Apparently SangHee's attention had been drawn to our Consumer Focus report by someone who had done a report on evidence based copyright policy for the European Commission. I made the assumption it was one of the folk who had produced the Statistical, ecosystems and competitiveness analysis of the media and content industries report in 2012. Glyn Moody did an accessible outline of the essence of the report at the time over at techdirt.

I gave Ms Yoo and Director Lee a copy of The Economics of Copyright which seems small compensation for such a long trip. I would like to thank them both for coming to see me and I hope they found the meeting at least somewhat productive.

It was very encouraging to learn first hand that the Korea Copyright Commission is keen on evidence based copyright policy making. That remains something of a rare trait amongst national and international intellectual property policymakers. It would be nice if the idea caught on.

*I'm sorry to say I didn't make an accurate note of John's full name but he was excellent and John, if you do happen across this post, do get in touch and I'll include your full name for the record.

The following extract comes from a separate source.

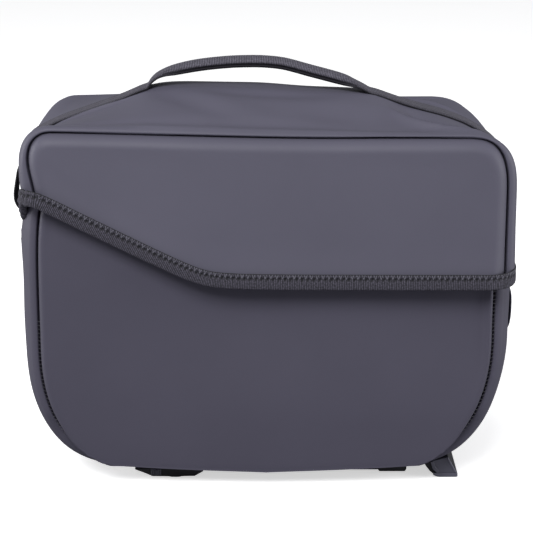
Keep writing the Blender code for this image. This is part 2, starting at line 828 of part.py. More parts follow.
def side_loops(black, grey):
    left_top = LEFT_LOOP_TOP - GAP
    loop(
        "side_loop_left", -1, lambda z: lid_half_width() - lid_tuck(z), left_top, LEFT_LOOP_LENGTH,
        WEBBING_WIDTH, LEFT_LOOP_BULGE, 0.0, black,
    )
    loop(
        "side_loop_right", 1, body_side, RIGHT_LOOP_TOP, RIGHT_LOOP_LENGTH,
        RIGHT_LOOP_WIDTH, RIGHT_LOOP_BULGE, RIGHT_LOOP_PLACE, grey,
    )


# Rack adapter


def extruded(name, outline, front, back, finish, bevel):
    """A prism from an outline in the XZ plane, between two depths, with its edges eased."""
    rings = [[Vector((x, y, z)) for x, z in outline] for y in (front, back)]
    obj = swept(name, rings, finish, 30)
    eased = obj.modifiers.new("Eased edges", "BEVEL")
    eased.width = bevel
    eased.segments = 1
    eased.limit_method = "ANGLE"
    return obj


def adapter_plate(finish):
    low, high = SLAB_THICKNESS + GAP, SLAB_THICKNESS + GAP + PLATE_THICKNESS
    outline = [(-PLATE_LEFT, low), (PLATE_RIGHT, low), (PLATE_RIGHT, high), (-PLATE_LEFT, high)]
    return extruded("adapter_plate", outline, -PLATE_HALF_DEPTH, PLATE_HALF_DEPTH, finish, PLATE_THICKNESS / 5)


def latch_housing(finish):
    """A saddle round the plate: a slab under it, turned up in front of it and behind it, with slanting ends."""
    top = SLAB_THICKNESS + GAP + PLATE_THICKNESS
    inner = PLATE_HALF_DEPTH + GAP
    section = [
        (-ADAPTER_HALF_DEPTH, top),
        (-ADAPTER_HALF_DEPTH, 0),
        (ADAPTER_HALF_DEPTH, 0),
        (ADAPTER_HALF_DEPTH, top),
        (inner, top),
        (inner, SLAB_THICKNESS),
        (-inner, SLAB_THICKNESS),
        (-inner, top),
    ]
    rings = []
    for x, slant in ((-LATCH_LEFT, LATCH_LEFT_SLANT), (-LATCH_RIGHT, -LATCH_RIGHT_SLANT)):
        rings.append([Vector((x + slant * (1 - z / top), y, z)) for y, z in section])
    return swept("latch_housing", rings, finish, 30)


def strap_keeper(finish):
    low = SLAB_THICKNESS + GAP + PLATE_THICKNESS - KEEPER_HEIGHT
    ends = KEEPER_HEIGHT / 2
    outline = [
        (KEEPER_LEFT, low + ends),
        (KEEPER_LEFT + ends / 2, low),
        (KEEPER_RIGHT - ends / 2, low),
        (KEEPER_RIGHT, low + ends),
        (KEEPER_RIGHT, low + KEEPER_HEIGHT),
        (KEEPER_LEFT, low + KEEPER_HEIGHT),
    ]
    front = -(PLATE_HALF_DEPTH + GAP + KEEPER_DEPTH)
    return extruded("strap_keeper", outline, front, -(PLATE_HALF_DEPTH + GAP), finish, KEEPER_HEIGHT / 8)


def under_base(start, end):
    """Points just under the tub's base between two places across, each with the gap that a piece under it keeps."""
    line = body_outline()
    found = []
    for a, b in zip(line, line[1:]):
        for x in (start, end):
            if a.x <= x < b.x:
                found.append((x, blend(a.y, b.y, (x - a.x) / (b.x - a.x)) - GAP))
        if start < b.x < end and b.y < body_corner_start(RIGHT):
            found.append((b.x, b.y - GAP))
    return sorted(found)


def rear_foot(finish):
    """A leaning leg beside the plate, rounded at its foot, with a thin lip along its toe."""
    left = PLATE_RIGHT + GAP
    heel, toe = left + FOOT_LEAN, left + FOOT_LENGTH
    head = under_base(left, left + FOOT_LEG)
    arc = []
    for i in range(5):
        angle = i / 4 * math.pi / 2
        arc.append((heel - FOOT_ROUNDING * (math.cos(angle) - FOOT_HEEL), FOOT_ROUNDING * (1 - math.sin(angle))))
    outline = [head[0]] + arc + [(toe, 0), (toe, FOOT_LIP), (toe - FOOT_LIP / 3, FOOT_LIP)] + head[:0:-1]
    return extruded("rear_foot", outline, -ADAPTER_HALF_DEPTH, ADAPTER_HALF_DEPTH, finish, FOOT_LIP / 10)


def build():
    clear_scene()
    fabric = material("coated fabric", (0.098, 0.095, 0.130), 0.55)
    tape = material("ribbed tape", (0.040, 0.038, 0.052), 0.80)
    webbing = material("webbing", (0.050, 0.048, 0.066), 0.80)
    black = material("black webbing", (0.010, 0.010, 0.014), 0.80)
    plastic = material("dark plastic", (0.016, 0.016, 0.024), 0.50)
    grey = material("grey plastic", (0.050, 0.050, 0.070), 0.45)
    front_panel(fabric)
    back_panel(fabric)
    body_gusset(fabric)
    lid_front(fabric)
    lid_band(fabric)
    hem_binding(tape)
    handle_webbing(webbing)
    side_loops(black, fabric)
    adapter_plate(plastic)
    latch_housing(plastic)
    strap_keeper(plastic)
    rear_foot(grey)


build()
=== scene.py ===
"""Looks of a bicycle trunk bag: a tub and a box lid of coated fabric, ribbed tape on the slanting hem,
a webbing handle and a rack adapter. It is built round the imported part, in metres, +Z up, front towards -Y.
"""

import math
from collections import namedtuple

import bpy
import numpy as np
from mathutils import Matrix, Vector


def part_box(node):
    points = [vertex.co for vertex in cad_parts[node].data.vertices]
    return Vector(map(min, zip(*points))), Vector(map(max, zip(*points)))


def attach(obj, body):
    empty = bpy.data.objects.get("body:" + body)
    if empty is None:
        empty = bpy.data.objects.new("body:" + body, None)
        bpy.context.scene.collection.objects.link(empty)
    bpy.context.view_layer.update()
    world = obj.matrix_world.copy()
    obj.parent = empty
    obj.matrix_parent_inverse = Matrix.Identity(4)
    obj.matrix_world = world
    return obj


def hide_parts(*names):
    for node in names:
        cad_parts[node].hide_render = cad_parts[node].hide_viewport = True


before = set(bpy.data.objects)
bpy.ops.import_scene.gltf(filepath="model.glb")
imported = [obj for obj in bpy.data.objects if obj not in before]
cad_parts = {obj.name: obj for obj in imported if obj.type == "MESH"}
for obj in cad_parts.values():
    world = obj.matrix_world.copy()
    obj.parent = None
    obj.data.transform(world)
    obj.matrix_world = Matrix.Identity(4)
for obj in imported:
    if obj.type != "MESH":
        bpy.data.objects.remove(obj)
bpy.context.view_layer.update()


# Rack adapter. A moulded plate is screwed to the base of the bag and clicks on to a rear rack.
# Its dark latch housing reaches under the left of the base, with a grey slide in its front, and a grey
# hook foot stands on the right. All are glass-filled nylon with a fine spark-eroded texture.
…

Saturday, October 18, 2014

ISC round table

Following written a submission to the Intelligence and Security Committee's inquiry into privacy and security, I was invited to take part in a round table discussion with the Committee that took place earlier this week.

It did actually involve a round table or three to be precise. The members of the committee split themselves amongst the tables to explore the written evidence of a collection of people from academia, industry and NGOs.

At my table were Conservative MP, Dr Julian Lewis and Lord Butler, along with Caspar Bowden, Eric King of Privacy International and Andrew Watson. Dr Lewis came armed with print outs of our submissions with various parts underlined which he wanted to quiz us about in further detail.

Discussions were interesting and I came away slightly more positive than I had expected. I was impressed in particular at Lord Butler's capacity to grasp some of the key issues and ask insightful questions.

I've sent Dr Lewis and Lord Butler some follow up comments in an effort to clarify some of the points I made at the meeting.

"Dear Dr Lewis and Lord Butler,

Thank you for the opportunity to meet in the context of the ISC's inquiry into privacy and security.

If I may, I'd like to make an effort to further clarify two or three points I don't believe I articulated very clearly at the meeting.

On the question of the impossibility of securing giant databases, another way to look at it is to understand that information systems are socio-technical systems. They are made up not just of the technology but the organisational processes and people used to build, deploy and operate them. It's the giant information system as a whole that is impossible to secure. Generally computer scientists will tell you that these systems can have two of three key features - security, usability and scale - they can be secure and usable OR secure and scalable OR usable and scalable but never all three.

On the difference between information technology and information systems you can think of it as the difference between radar (information technology) and the British air defence system (information system) that was crucial to winning the Battle of Britain during the World War II. By 1939 Britain had created an integrated information system to collect the raw data on approaching enemy aircraft, from their chain of radar stations (IT) and (visuals from) the Observer Corps (human IT). This raw data was passed on (via the radio telephone and teleprinter networks) to Fighter Command Headquarters filter room and an integrated set of operations centres, where it was assessed, filtered, analysed and turned into useful information at varying levels. This then facilitated the scrambling of the right fighter squadrons and even more specific instructions to be radioed to the RAF pilots once in the air, to enable them to intercept their enemy at the earliest opportunity.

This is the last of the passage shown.